:: Data extract

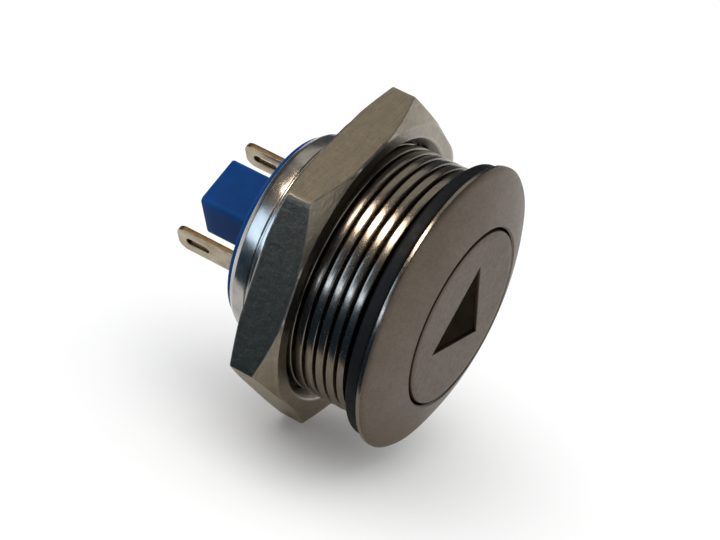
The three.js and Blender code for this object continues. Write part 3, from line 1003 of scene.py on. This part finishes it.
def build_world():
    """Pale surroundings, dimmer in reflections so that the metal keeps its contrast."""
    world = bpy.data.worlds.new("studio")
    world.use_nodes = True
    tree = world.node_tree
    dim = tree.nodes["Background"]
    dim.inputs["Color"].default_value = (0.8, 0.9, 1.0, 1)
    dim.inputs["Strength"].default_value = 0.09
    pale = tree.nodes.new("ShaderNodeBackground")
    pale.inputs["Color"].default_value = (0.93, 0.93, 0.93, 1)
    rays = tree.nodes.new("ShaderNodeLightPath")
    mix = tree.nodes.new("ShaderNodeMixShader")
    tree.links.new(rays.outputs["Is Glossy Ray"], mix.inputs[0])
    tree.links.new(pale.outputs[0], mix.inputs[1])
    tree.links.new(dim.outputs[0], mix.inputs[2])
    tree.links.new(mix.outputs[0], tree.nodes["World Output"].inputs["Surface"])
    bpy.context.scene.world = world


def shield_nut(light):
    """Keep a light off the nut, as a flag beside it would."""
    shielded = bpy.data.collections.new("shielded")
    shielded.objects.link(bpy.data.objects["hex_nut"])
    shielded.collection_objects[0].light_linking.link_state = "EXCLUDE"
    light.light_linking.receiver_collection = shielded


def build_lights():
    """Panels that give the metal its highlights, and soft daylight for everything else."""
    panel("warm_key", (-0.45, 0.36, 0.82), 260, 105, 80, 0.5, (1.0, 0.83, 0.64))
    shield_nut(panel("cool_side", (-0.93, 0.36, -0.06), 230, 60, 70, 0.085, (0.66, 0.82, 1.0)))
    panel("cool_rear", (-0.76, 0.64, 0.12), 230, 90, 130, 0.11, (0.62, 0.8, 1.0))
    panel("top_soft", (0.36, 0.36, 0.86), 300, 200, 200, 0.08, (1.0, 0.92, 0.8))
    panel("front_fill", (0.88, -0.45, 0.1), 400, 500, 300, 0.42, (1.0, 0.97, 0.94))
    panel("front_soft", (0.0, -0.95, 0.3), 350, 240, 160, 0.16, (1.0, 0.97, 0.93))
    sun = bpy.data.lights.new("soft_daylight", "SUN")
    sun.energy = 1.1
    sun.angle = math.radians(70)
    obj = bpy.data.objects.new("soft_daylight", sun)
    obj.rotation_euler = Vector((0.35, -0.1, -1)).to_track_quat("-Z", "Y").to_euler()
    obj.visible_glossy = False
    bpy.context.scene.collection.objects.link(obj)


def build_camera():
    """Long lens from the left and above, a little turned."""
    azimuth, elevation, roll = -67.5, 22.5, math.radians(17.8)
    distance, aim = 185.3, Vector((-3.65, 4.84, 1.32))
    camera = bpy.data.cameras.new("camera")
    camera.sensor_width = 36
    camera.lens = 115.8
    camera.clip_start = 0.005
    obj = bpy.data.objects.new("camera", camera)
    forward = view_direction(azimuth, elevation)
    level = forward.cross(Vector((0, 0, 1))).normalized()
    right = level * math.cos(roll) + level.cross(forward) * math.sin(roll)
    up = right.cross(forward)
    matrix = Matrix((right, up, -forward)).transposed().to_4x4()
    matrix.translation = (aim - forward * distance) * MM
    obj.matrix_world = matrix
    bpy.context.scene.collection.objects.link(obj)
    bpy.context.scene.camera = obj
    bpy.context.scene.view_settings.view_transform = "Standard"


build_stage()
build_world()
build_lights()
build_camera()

::::

▸ Exercise requirements
Write out the data exactly as it stands.

▸ The reply
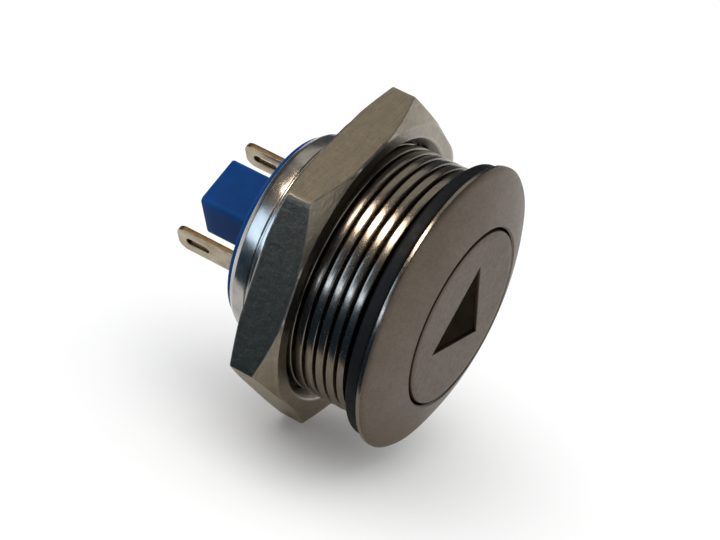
The three.js and Blender code for this object continues. Write part 3, from line 1003 of scene.py on. This part finishes it.
def build_world():
    """Pale surroundings, dimmer in reflections so that the metal keeps its contrast."""
    world = bpy.data.worlds.new("studio")
    world.use_nodes = True
    tree = world.node_tree
    dim = tree.nodes["Background"]
    dim.inputs["Color"].default_value = (0.8, 0.9, 1.0, 1)
    dim.inputs["Strength"].default_value = 0.09
    pale = tree.nodes.new("ShaderNodeBackground")
    pale.inputs["Color"].default_value = (0.93, 0.93, 0.93, 1)
    rays = tree.nodes.new("ShaderNodeLightPath")
    mix = tree.nodes.new("ShaderNodeMixShader")
    tree.links.new(rays.outputs["Is Glossy Ray"], mix.inputs[0])
    tree.links.new(pale.outputs[0], mix.inputs[1])
    tree.links.new(dim.outputs[0], mix.inputs[2])
    tree.links.new(mix.outputs[0], tree.nodes["World Output"].inputs["Surface"])
    bpy.context.scene.world = world


def shield_nut(light):
    """Keep a light off the nut, as a flag beside it would."""
    shielded = bpy.data.collections.new("shielded")
    shielded.objects.link(bpy.data.objects["hex_nut"])
    shielded.collection_objects[0].light_linking.link_state = "EXCLUDE"
    light.light_linking.receiver_collection = shielded


def build_lights():
    """Panels that give the metal its highlights, and soft daylight for everything else."""
    panel("warm_key", (-0.45, 0.36, 0.82), 260, 105, 80, 0.5, (1.0, 0.83, 0.64))
    shield_nut(panel("cool_side", (-0.93, 0.36, -0.06), 230, 60, 70, 0.085, (0.66, 0.82, 1.0)))
    panel("cool_rear", (-0.76, 0.64, 0.12), 230, 90, 130, 0.11, (0.62, 0.8, 1.0))
    panel("top_soft", (0.36, 0.36, 0.86), 300, 200, 200, 0.08, (1.0, 0.92, 0.8))
    panel("front_fill", (0.88, -0.45, 0.1), 400, 500, 300, 0.42, (1.0, 0.97, 0.94))
    panel("front_soft", (0.0, -0.95, 0.3), 350, 240, 160, 0.16, (1.0, 0.97, 0.93))
    sun = bpy.data.lights.new("soft_daylight", "SUN")
    sun.energy = 1.1
    sun.angle = math.radians(70)
    obj = bpy.data.objects.new("soft_daylight", sun)
    obj.rotation_euler = Vector((0.35, -0.1, -1)).to_track_quat("-Z", "Y").to_euler()
    obj.visible_glossy = False
    bpy.context.scene.collection.objects.link(obj)


def build_camera():
    """Long lens from the left and above, a little turned."""
    azimuth, elevation, roll = -67.5, 22.5, math.radians(17.8)
    distance, aim = 185.3, Vector((-3.65, 4.84, 1.32))
    camera = bpy.data.cameras.new("camera")
    camera.sensor_width = 36
    camera.lens = 115.8
    camera.clip_start = 0.005
    obj = bpy.data.objects.new("camera", camera)
    forward = view_direction(azimuth, elevation)
    level = forward.cross(Vector((0, 0, 1))).normalized()
    right = level * math.cos(roll) + level.cross(forward) * math.sin(roll)
    up = right.cross(forward)
    matrix = Matrix((right, up, -forward)).transposed().to_4x4()
    matrix.translation = (aim - forward * distance) * MM
    obj.matrix_world = matrix
    bpy.context.scene.collection.objects.link(obj)
    bpy.context.scene.camera = obj
    bpy.context.scene.view_settings.view_transform = "Standard"


build_stage()
build_world()
build_lights()
build_camera()